Ireland’s largest telecoms company Eir has lodged a complaint with the European Commission about ComReg’s recent decision to restrict its ability to offer discounts for its wholesale fibre broadband service over the next five years.
In a market access review published on November 14th, Irish regulator ComReg once again designated Eir as having “significant market power” (SMP) in the market for wholesale central access to fibre broadband.
ComReg’s decision means Eir would be obliged to provide products and services at regulated wholesale prices to rivals who do not have networks or who have insufficient network coverage of their own. This is designed to allow them to compete in providing retail fibre broadband services to homes and businesses.
In its report, ComReg said Eir had the “ability and incentive to potentially engage in anticompetitive behaviours”, to deny other providers access to its network and to “engage in pricing and other behaviours which could restrict or distort competition”.
The decision puts a floor on what Eir can charge for access to its wholesale fibre broadband network while rivals would be able to undercut it on pricing. Wholesale accounts for about a quarter of Eir’s revenues.
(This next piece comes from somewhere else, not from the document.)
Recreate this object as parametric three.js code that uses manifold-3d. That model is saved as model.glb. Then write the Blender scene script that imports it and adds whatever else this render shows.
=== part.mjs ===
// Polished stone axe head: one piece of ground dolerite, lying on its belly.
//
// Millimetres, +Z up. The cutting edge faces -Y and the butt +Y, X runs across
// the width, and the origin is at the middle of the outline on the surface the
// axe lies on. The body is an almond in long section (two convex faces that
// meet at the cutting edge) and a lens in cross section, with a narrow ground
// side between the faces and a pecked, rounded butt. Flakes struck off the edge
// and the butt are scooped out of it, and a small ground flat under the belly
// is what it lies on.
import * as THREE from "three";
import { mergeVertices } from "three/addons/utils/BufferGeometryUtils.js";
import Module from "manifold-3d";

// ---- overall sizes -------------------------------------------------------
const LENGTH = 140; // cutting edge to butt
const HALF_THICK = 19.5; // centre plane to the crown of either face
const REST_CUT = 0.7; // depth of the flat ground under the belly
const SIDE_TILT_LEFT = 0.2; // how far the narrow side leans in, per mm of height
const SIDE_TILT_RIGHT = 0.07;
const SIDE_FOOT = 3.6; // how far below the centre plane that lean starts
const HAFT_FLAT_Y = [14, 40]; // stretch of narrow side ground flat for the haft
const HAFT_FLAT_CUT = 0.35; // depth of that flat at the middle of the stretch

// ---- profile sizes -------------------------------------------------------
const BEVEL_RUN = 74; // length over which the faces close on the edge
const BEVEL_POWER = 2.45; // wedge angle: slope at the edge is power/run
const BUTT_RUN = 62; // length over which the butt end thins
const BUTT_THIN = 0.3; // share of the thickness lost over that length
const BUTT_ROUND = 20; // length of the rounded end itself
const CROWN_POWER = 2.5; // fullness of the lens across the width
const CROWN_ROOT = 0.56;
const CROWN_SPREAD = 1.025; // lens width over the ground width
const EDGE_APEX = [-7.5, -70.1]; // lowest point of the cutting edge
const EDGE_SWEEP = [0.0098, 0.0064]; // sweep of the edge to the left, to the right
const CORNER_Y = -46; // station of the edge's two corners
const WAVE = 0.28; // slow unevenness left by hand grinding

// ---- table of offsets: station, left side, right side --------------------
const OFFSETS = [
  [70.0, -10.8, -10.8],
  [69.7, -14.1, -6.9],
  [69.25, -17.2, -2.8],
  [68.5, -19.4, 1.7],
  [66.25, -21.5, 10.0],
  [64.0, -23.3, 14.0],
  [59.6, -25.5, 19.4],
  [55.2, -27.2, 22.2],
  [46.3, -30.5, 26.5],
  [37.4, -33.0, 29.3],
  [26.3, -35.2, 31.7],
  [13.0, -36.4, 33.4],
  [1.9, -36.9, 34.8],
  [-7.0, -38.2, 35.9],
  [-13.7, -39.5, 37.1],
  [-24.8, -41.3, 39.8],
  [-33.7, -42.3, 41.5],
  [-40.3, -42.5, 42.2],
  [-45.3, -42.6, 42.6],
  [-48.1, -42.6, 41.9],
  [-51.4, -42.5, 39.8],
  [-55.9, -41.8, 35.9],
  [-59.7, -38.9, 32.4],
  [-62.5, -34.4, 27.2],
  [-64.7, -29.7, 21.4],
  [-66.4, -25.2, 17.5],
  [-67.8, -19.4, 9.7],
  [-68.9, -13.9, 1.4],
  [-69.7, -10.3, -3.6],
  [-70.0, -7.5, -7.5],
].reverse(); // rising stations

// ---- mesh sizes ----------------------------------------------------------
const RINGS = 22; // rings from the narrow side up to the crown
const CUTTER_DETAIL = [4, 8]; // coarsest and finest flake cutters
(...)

In its complaint, Eir claims ComReg made a number of errors in its market analysis and did not take into account plans by Virgin Media and Siro (a joint venture between ESB and Vodafone) to invest in their own fibre-to-the-home (FTTH) networks over the five-year period.
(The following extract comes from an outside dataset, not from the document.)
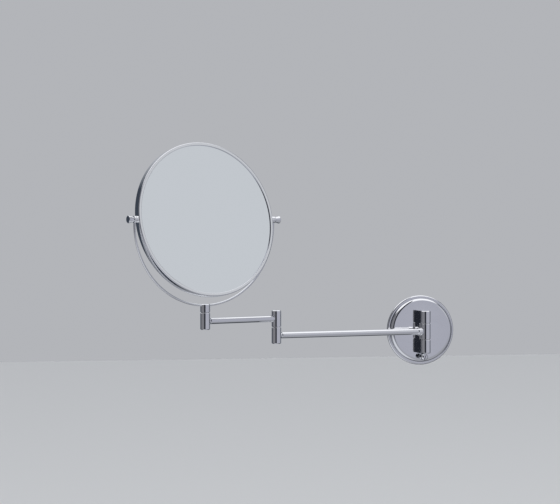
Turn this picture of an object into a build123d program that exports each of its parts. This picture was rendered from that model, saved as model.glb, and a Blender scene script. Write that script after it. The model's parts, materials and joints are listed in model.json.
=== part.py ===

Eir claims ComReg’s desire is to continue to regulate Eir regardless of the realities of the current market. It argues that Siro’s roll-out has already reached 535,000 premises while Virgin Media has exceeded 300,000 premises.
Earlier this year Virgin Media announced its intention to reach a million premises with fibre by 2025, with a €200 million investment that is designed to replace its cable network. Virgin Media also recently signed a wholesale contract with Sky Ireland, which Eir argues is another signal of its strong position in the market.
Eir has spent more than €1 billion over the past five years on its fibre broadband and mobile networks. Its FTTH currently passes more than 1.1 million homes with Eir announcing plans to spend an additional €1 billion over the next four years to extend that figure to 1.9 million premises.
Eir chief executive Oliver Loomes said ComReg’s decision would prevent it from offering discounts to wholesale customers. “We will have at least a hand tied behind our back in that we can’t discount our prices while other competitors in the market can do whatever they want with our prices,” he said.
“That doesn’t seem right, or fair or balanced. We disagree with ComReg and we’re asking the commission to intervene.”
When asked if Eir might pause its investment plans for fibre were the commission to agree with ComReg’s analysis, Mr Loomes said: “We’d need to take a good look at our plans. We want to continue to invest to get to 1.9 million homes. I don’t want to pull investment ... all we want to be able to do is to compete fairly in the marketplace.”
ComReg was required to lodge its review with the commission, which has one month to give its view of the Irish regulator’s analysis.
In its draft decision, ComReg stated that it “intends to closely monitor market developments” over the review period, and that it could undertake a “fresh market review earlier than planned” if market conditions were to change.
In its complaint, Eir said it took no comfort from this commitment, noting that ComReg had failed to undertake such reviews in the past.
Separately, Eir has brought a High Court challenge over a ComReg decision in 2018 it says limits its ability to compete in the wholesale broadband market.